"patron" başlığı altına "patron mu? onun a.q." diye bir entry yazarken patronun sıcak nefesini ensenizde hissetmekle sonuçlanabilecek bir durumdur. dikkatli olmak lazımdır, en azından kendinize ait bir ofisiniz yok ise etraf kolaçan edilip sonra entry girilmelidir.
pc karşısında sırıtmanızı, durmaksızın takır takır on parmak yazmanızı, çıtınızın çıkmamasını tiye alır iş arkadaşları sanal alemde sevgili yaptın hebe hübee selam söyle bak ekranı da gizlemiyor diye söyler dururlar bir çekilin gidin başımdan yazacağımı da unuttum. (bkz: benim sadık yarim sözlük)

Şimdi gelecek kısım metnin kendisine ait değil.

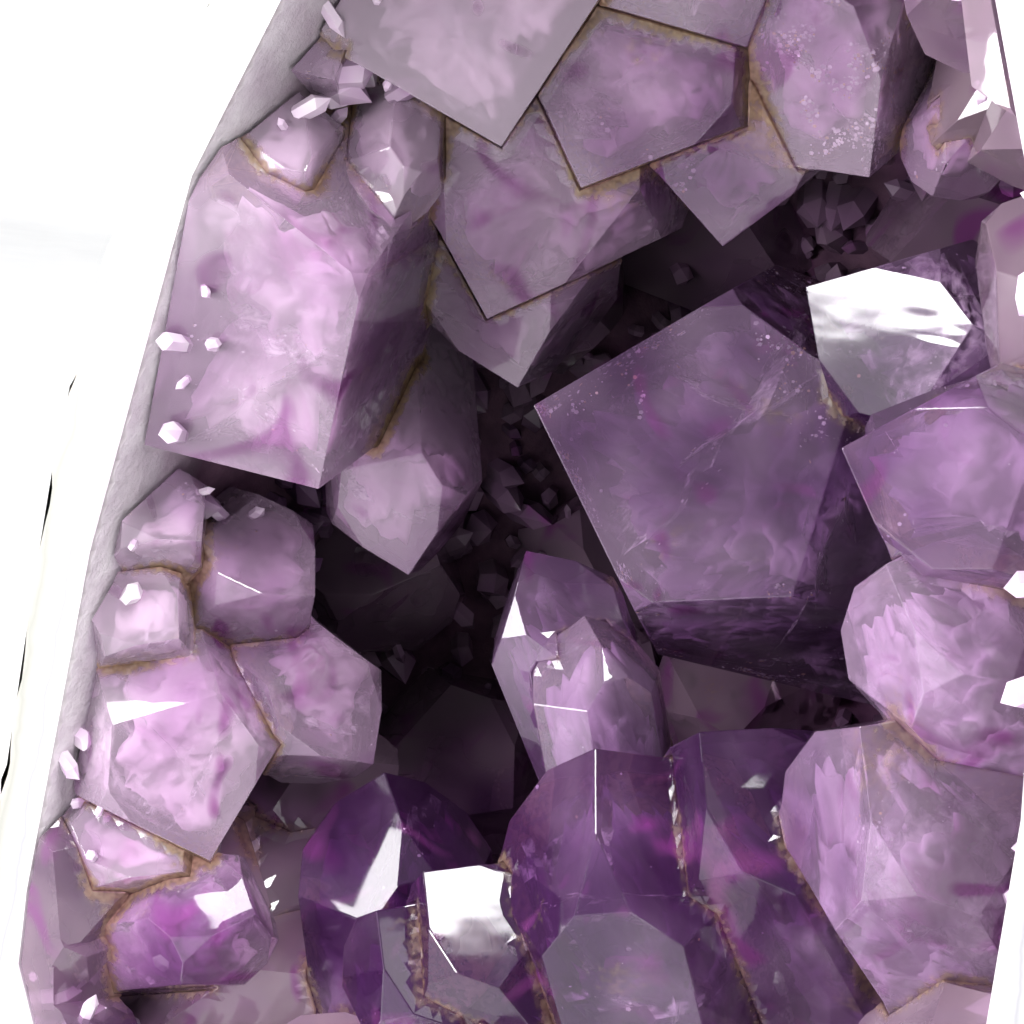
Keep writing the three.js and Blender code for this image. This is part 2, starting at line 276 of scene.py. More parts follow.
def clear_quartz(name, pale, violet, deep, magenta, strength, clear, tint, stain):
    """The outside of a crystal: clear quartz with cloudy colour and a stained seam."""
    made, tree, where, surface, out = new_material(name)
    zones = place_group(tree, COLOUR_ZONES, Vector=where, Root=attribute(tree, "root"), Pale=pale,
                        Violet=violet, Deep=deep, Magenta=magenta, Strength=toned(tree, strength))
    stained = place_group(tree, IRON_STAIN, Vector=where, Seam=attribute(tree, "seam"), Amount=stain)
    relief = place_group(tree, GROWTH_RELIEF, Vector=where, Steps=0.2)
    colour = mix_colour(tree, stained.outputs["Mask"], zones.outputs["Color"], stained.outputs["Color"])
    join(tree, colour, surface.inputs["Base Color"])
    rough = math_node(tree, "ADD", math_node(tree, "MULTIPLY", relief.outputs["Gloss"], 0.09), 0.02)
    rough = math_node(tree, "ADD", rough, math_node(tree, "MULTIPLY", stained.outputs["Mask"], 0.5), True)
    join(tree, rough, surface.inputs["Roughness"])
    surface.inputs["Metallic"].default_value = 0.0
    surface.inputs["IOR"].default_value = 1.544
    surface.inputs["Transmission Weight"].default_value = clear
    join(tree, bump(tree, relief.outputs["Height"], 0.03 * MM), surface.inputs["Normal"])
    lamp = node(tree, "ShaderNodeLightPath")
    through = node(tree, "ShaderNodeBsdfTransparent")
    through.inputs[0].default_value = (*tint, 1)
    both = node(tree, "ShaderNodeMixShader")
    join(tree, lamp.outputs["Is Shadow Ray"], both.inputs[0])
    join(tree, surface.outputs[0], both.inputs[1])
    join(tree, through.outputs[0], both.inputs[2])
    join(tree, both.outputs[0], out.inputs["Surface"])
    return made


def toned(tree, strength):
    """How violet this crystal is: its material's strength, shifted by the crystal's own tone."""
    return math_node(tree, "ADD", math_node(tree, "MULTIPLY", attribute(tree, "tone"), TONE_REACH), strength)


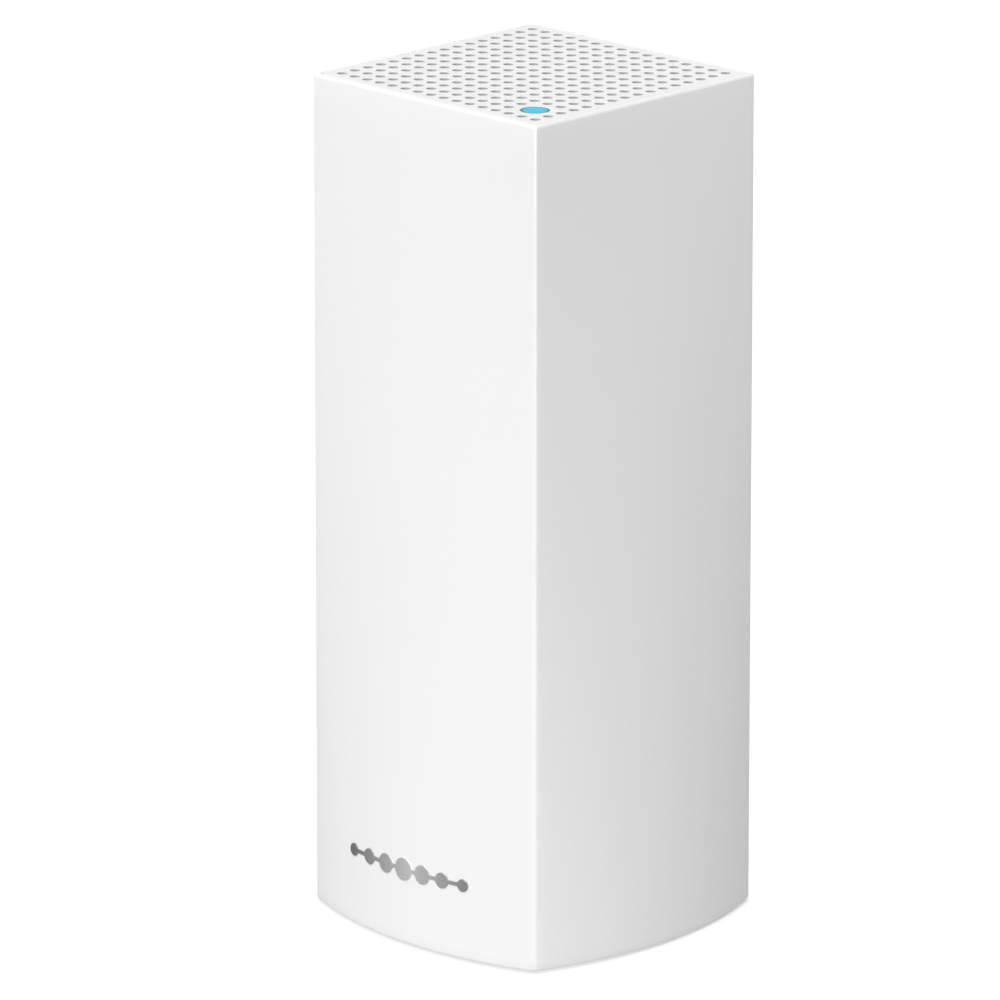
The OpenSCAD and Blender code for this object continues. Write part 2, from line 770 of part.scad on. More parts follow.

şahsımca gerçekleştirilemeyecek olandır. bu entry yi gizli giriyorum mesela. bundan sonrada iş yerimden bir entry girersem oda gizli olacak. geçmiş dönemlerde de çok gizli entryler girdim ben. açıktan girsem ne olur bilmiyorum, denemedim hiç. denemekte istemiyorum zaten. gizli saklı daha güzel adrenalin dolu. müdürüm her an merdivende belirebilir ama tadı burda işte. birde gizli olunca insanın yazdıkça yazası geliyor. iş bu entryde adeta bu hipotezimi ispatlar nitelikte.
ilk fırsatta aleyhine kullanacakları kesindir. Herhangi bir tartışmada ayar alan iş arkadaşı "sözlükten öğrendiğini sanıp artislik yapma" diye çirkeflik yapacaktır.
tehlikeli bir girişimdir. neden? çünkü sikerler! en azından ben yakaladığımı çatır çatır sikiyorum! * hele de benden önceki nesilse, tadına doyum olmuyor godiğin!
tuş seslerinden chat yaptığınızın sanılmasına sebebiyet veren eylem.
insana en çok bu dokunur.
adınız chat canavarına çıkar, chat yapmaktan nefret etseniz bile...
bir de şu yönü vardır ki, yukarıda anlattığım durum üzerine sadece okumak, oylamak, gammazlamak üçlüsü içinde sözlük hayatınıza devam etmeye karar verirsiniz. ama aklınıza öyle şeyler gelir ki yazacak, ya da öyle bir başlıkla karşılaşırsınız ki yazmak için yanıp tutuşursunuz resmen. sonra iş yerinde oluşunuz aklınıza gelir, işler birikir, pc boşa alınır falan. akşam evde yazarım dersiniz. eve gelirsiniz, bir de ne göresiniz; hiçbir şey hatırlamamaktasınız. işte bu çıldırma sebebidir.